ANA GANDUM






Borderline

Bat Yam / Jaffa - border, 2009

Ten months after the Israeli army’s attack on the Gaza strip, in December 2008, I travelled to Israel as a participant in an international group of eight people belonging to the Anna Lindh Foundation for Euro-Mediterranean Dialogue. The purpose was to meet with networks, organizations and civil society groups. In October 2009, Gaza strip territory remained under siege and under severe conditions of isolation and submitted to restrictions in circulation and in access to food and supplies. When in Bat Yam, a town on the outskirts of Tel-Aviv, our group was informed that, contrary to what we had been told before, we were not granted permission by Israeli authorities to travel to Gaza. On that same day we took part in an urban tour of Bat Yam / Jaffa with anthropologist Daniel Monterescu at the border between a largely Jewish and a primarily Arab neighbourhood. At one point, a young Arab man suddenly appeared on horseback on one side of a street bordering both neighbourhoods.

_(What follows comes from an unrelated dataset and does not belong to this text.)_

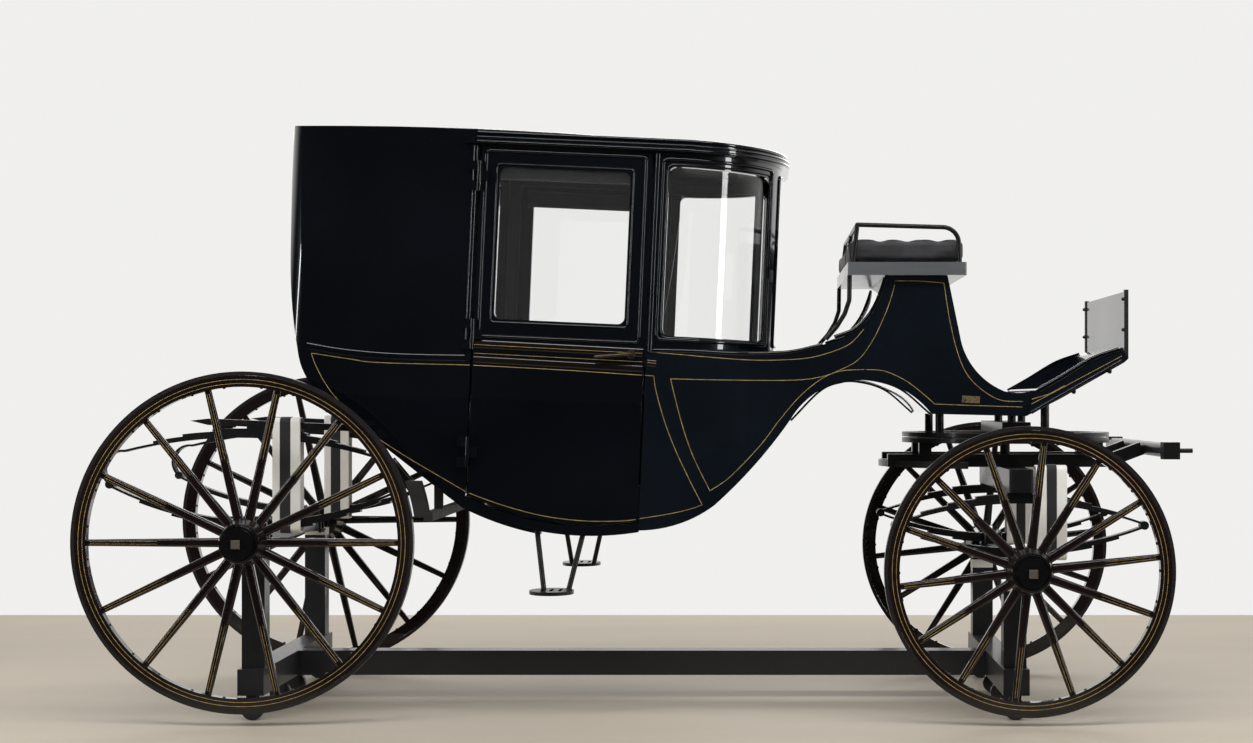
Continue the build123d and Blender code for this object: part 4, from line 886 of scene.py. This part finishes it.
NAVE_RINGS = (
    (0.608, 0.0600, 0.0035), (0.668, 0.0780, 0.003), (0.708, 0.0780, 0.003), (0.7723, 0.0630, 0.0040),
    (0.7783, 0.0585, 0.0020),
)
NAVE_LINES = ((0.676, 0.0782, 0.0013), (0.698, 0.0782, 0.0013))

# Rings of the nut's face: share of the corners' reach, and height over the cap's end in metres

NUT_STEPS = ((0.98, -0.001), (0.98, 0.0008), (0.86, 0.0022))


def rays(angle):
    """Directions in a wheel's plane: cos along X and sin along Z."""
    return np.stack((np.cos(angle), np.zeros_like(angle), np.sin(angle)), -1)


def rings(centre, side, rows):
    """Tori round a wheel's axis: circles of a thickness carried round at a radius."""
    ray = rays(np.linspace(0, 2 * np.pi, 48, endpoint=False))
    middle = centre * (1, 0, 1)
    return [
        carry(middle + (0.0, side * y, 0.0) + ray * radius, ray, round_profile(thick), closed=True)
        for y, radius, thick in rows
    ]


def nut_face(name, side):
    """Worn face on the square end of a hub cap: its own corners, drawn in a little and raised."""
    points = read_points(NODES["hub_cap_" + name].data)
    end = side * (points[:, 1] * side).max()
    front = np.unique(np.round(points[np.abs(points[:, 1] - end) < 1e-5], 5), axis=0)
    middle = front.mean(0)
    ray = front - middle
    ray = ray[np.argsort(np.arctan2(ray[:, 2], ray[:, 0]))]
    return np.stack([middle + ray * share + (0.0, side * out, 0.0) for share, out in NUT_STEPS])


class CARRIAGE_OT_wheels(bpy.types.Operator):
    """Line the felloes and spokes, and add bolts, bands and cap rings to the wheels"""
    bl_idname = "carriage.wheels"
    bl_label = "Wheels"

    def execute(self, context):
        s = sizes()
        felloe_band = flat_band(s.wheel_line, s.line_height)
        spoke_band = flat_band(s.wheel_line * 0.7, s.line_height, 0.002)
        circle = rays(np.linspace(0, 2 * np.pi, 160, endpoint=False))
        for name in WHEELS:
            low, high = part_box("tyre_" + name)
            centre = np.array((low + high) / 2)
            side = 1 if centre[1] > 0 else -1
            out = np.array([0.0, side, 0.0])
            felloe = (high[0] - low[0]) / 2 - TYRE_DEPTH
            inner = felloe - FELLOE_DEPTH
            felloe_lines = []
            for share in FELLOE_LINES:
                path = centre + out * FELLOE_FACE + circle * (inner + FELLOE_DEPTH * share)
                felloe_lines.append(carry(path, np.broadcast_to(out, path.shape), felloe_band, closed=True))
            hub = np.array([centre[0], side * HUB_MIDDLE, centre[2]])
            phase = 0.0 if name.startswith("rear") else FRONT_PHASE
            lines, bolts = [], []
            for angle in phase + np.arange(SPOKES) * 2 * np.pi / SPOKES:
                spoke = rays(angle)
                foot = hub + spoke * SPOKE_FOOT + out * SPOKE_FACE_FOOT
                top = centre + spoke * (inner - SPOKE_TOP) + out * SPOKE_FACE_TOP
                aside = np.cross(out, spoke)
                for edge in (-1, 1):
                    ends = (foot + aside * edge * LINE_ASIDE_FOOT, top + aside * edge * LINE_ASIDE_TOP)
                    path = even_steps(np.array(ends), 12)
                    lines.append(carry(path, np.broadcast_to(out, path.shape), spoke_band))
                for turn in (-BOLT_TURN, BOLT_TURN):
                    inward = -rays(angle + turn)
                    place = centre - inward * (inner + 0.0003)
                    bolts.append(dome(s.bolt_radius, 0.004, place, inward, s.dome_sides))
            body = f"wheel_{name}_body"
            build(f"felloe_lines_{name}", felloe_lines, "gold_line", body, ring=True)
            build(f"nave_rings_{name}", rings(centre, side, NAVE_RINGS), "hub_black", body, ring=True)
            build(f"nave_lines_{name}", rings(centre, side, NAVE_LINES), "gold_line", body, ring=True)
            build(f"spoke_lines_{name}", lines, "gold_line", body)
            build(f"felloe_bolts_{name}", bolts, "hub_black", body)
            build(f"cap_nut_{name}", [nut_face(name, side)], "worn_iron", body)
        return {"FINISHED"}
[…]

Other than the members of our group, there were three women passing by, who in all likelihood came from the upper class, mainly Jewish neighbourhood located in the surrounding area. The picture was shot immediately after this young man had almost fallen off his horse, causing the three women’s astonished reaction. In the picture it seems like it is solely the young man’s disrupting presence that is causing their astonishment.
Boderline is an image that depicts an anodin epidose while being in Bat Yam in 2009. Over the years I came to identify it with my own effort of trying to understand how the Israeli-Palestinian conflict, checkpoint controls and West Bank settlings, permeate the struggle, the daily lives of thousands of Arab citizens of Israel and Palestinians in the West Bank. I came to identify with the impossibility of going to Gaza and of trying to grasp the daily struggles of people under a permanent state of siege. 
Borderline is a personal mnemonic, a visual reminder on the fact that both touristic experience and the settling are mostly visually structured through a set of invisibilities and silences that justify the occupation and ongoing conflict. In Gaza,  the conflict turned into a genocide of its population in 2023, 2024.